Guy gets bit on the dingus.

Wild-eyed priest aboard says snakes are sign of the apocalypse.

Samuel Jackson flies plane by himself.

"Maybe we're the real snakes on this plane...maybe we humans have always been the snakes, all along."

Busty girl gets bit right on the boob.

Snake swallows tail, rolls down the gangway, hoop-snake wise.

The in-flight movie is the cartoon version of The Jungle Book, with Kaa the snake singing "Come to Me" to Mowgli.

Foaming mad, Samuel L. french-braids two fer de lances with his bare hands.

Sniveling coward who pushes aside women and children finds place of temporary safety, but gets bit worse than everyone on eyes, nose, dingus.

Suckling baby almost gets bit by mistaking rattler for rattle.

Snake hides in toilet, pounces up.

Turbulence.

Lightning, thunder.

Snake vs. fire extinguisher.

Jerk of a co-pilot, previously seen ogling Playboy centerfold, shouts "Mayday! Mayday!" into a microphone until anaconda crunches him.

Some knob says farewell to a picture of his wife and kids before the venom kills him.

Some other knob kisses his crucifix as he kacks, as a little religious present to all of those god-botherers out there in Rumproast, Nebraska.

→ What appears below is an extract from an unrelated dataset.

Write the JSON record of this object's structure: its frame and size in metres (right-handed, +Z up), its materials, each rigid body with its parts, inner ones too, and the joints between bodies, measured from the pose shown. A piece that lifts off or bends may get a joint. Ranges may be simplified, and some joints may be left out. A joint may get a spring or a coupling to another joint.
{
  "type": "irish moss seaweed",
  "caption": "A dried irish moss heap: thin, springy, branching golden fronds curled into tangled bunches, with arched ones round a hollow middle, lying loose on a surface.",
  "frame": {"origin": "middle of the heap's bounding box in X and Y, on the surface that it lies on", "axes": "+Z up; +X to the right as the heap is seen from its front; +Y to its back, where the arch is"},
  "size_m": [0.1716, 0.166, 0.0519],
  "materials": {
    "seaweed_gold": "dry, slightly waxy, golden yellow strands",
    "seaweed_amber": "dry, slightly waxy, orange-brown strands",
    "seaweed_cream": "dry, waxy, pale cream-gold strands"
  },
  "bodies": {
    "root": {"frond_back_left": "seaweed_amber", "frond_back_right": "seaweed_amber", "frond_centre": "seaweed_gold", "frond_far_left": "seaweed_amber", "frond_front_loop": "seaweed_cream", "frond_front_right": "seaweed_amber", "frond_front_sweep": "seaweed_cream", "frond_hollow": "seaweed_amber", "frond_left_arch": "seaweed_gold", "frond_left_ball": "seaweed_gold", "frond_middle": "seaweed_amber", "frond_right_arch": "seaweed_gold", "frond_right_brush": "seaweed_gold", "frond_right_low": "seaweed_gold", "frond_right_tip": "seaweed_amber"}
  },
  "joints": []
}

"I was in Iraq, and this is worse!"

Herpetologist, kicked out of the Association of Serpent Scientists because of his unconquerable terror of snakes, redeems himself by a last act of bravery before he gets chomped.

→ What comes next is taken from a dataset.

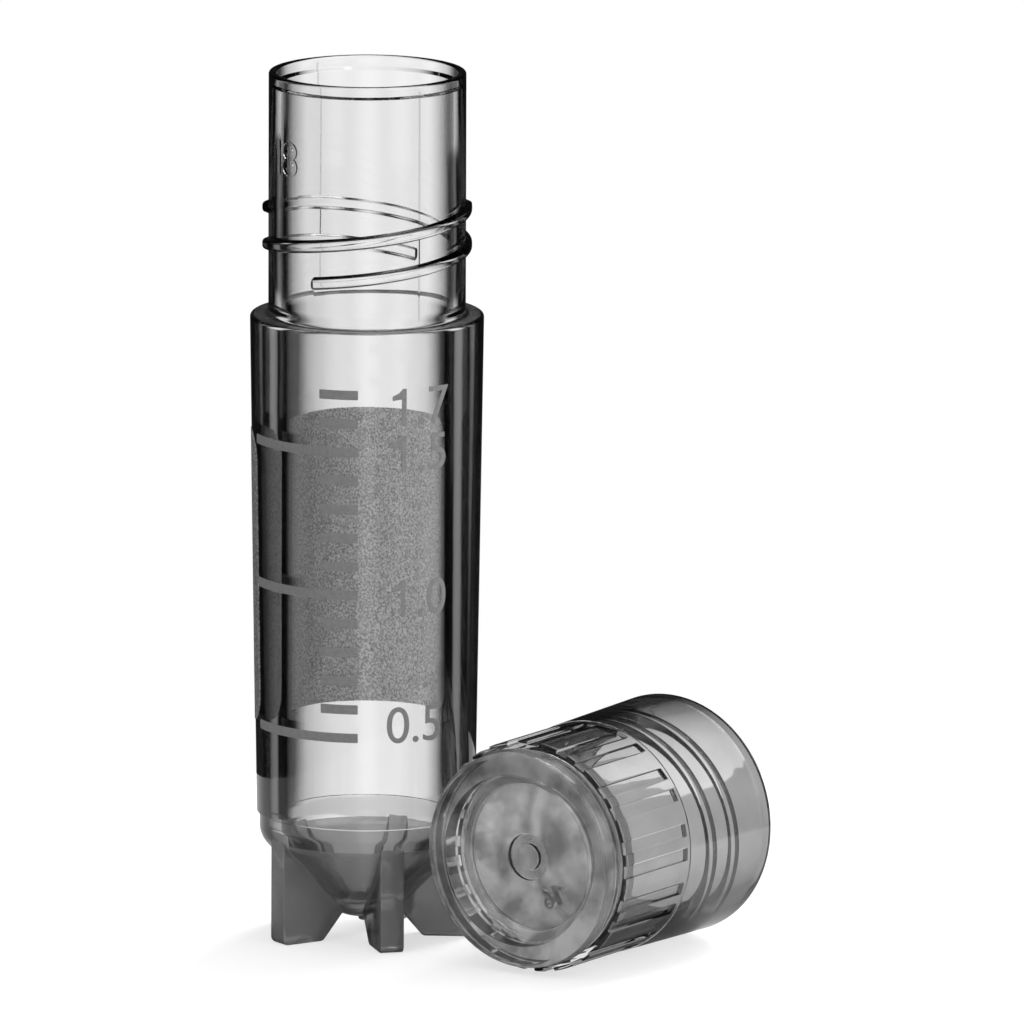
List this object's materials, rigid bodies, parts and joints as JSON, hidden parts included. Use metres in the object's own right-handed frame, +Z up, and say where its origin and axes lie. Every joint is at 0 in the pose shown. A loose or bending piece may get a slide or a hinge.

Jackson gets all Biblical again: "YOU BROOD OF VIPERS! WHO WARNED YOU TO FLEE FROM THE WRATH TO COME?"—Matthew 3:7

White kid talks ghetto, gets bit.

Snake(s) bite two would-be members of the "Mile-High" club in mid-sexual congress. One of the two mistakes snake-venomed partner's death rattle for high passion. Then they get bit, too.

Jackson rides on the landing gear all the way down to the runway, swatting snakes with his free hand.


Steve Palopoli:

Snake slithers through a high-heel shoe.

Snake in overhead baggage compartment. (I will donate 500 bucks to the charity of Sam Jackson's choosing if this doesn't happen.)

Movie sucks.


Jimmy Aquino:

Obligatory Asian villain—according to the trailer, he's the one who plants the snakes on the plane—has obligatory flute-scored scene where he's plotting his next move while practicing martial arts.

Unfunny pothead comic relief character (a la Jack Black in I Still Know What You Did Last Summer) mistakes snake for bong.

Product placement alert! Kenan Thompson mistakes snake for bag of Chee-tos.

The dog survives.

The interaction between Asexual L. Jackson and Julianna Margulies is occasionally flirtatious but never physical. Apparently an interracial kiss is more frightening to red-staters than snakes on a muthafuckin' plane.

The climax ends with Jackson delivering some bad-pun one-liner while offing the biggest, baddest and most undefeatable snake: "Hiss hiss bang bang, muthafucka!"

The movie's final shot shows a pile of snake eggs buried underneath the plane wreckage. Can you say "direct-to-video sequel"?


Michael S. Gant:

Samuel L. slaps some sense into a hysterical passenger; now calm, passenger says, "Thanks, I needed that."

S.L.J. kicks asp!

Plane almost crashes as impromptu landing. Pilot says, "I thought you said aim for the 'pythons,' not the 'pylons.'"

In subplot, villains break and enter Sam's apartment and gratuitously torture and kill his loveable harmless garter snake. When Sam learns of incident he declares, "This time, it's personal!"

At hilarious shot-just-this-week scene in airport, passengers are required to dump their toothpaste and hair gel, but screeners ignore people carrying skinny six-foot long snake-shaped suitcases onto the plane.


Submitted by a reader named "big pun":

S L J says to pilot after he requests Sammy to fly the plane, "Do I look like a bitch?"



Thanks for the submission, big pun. Didn't know you came back from the dead. 'Still Not a Player' was the joint!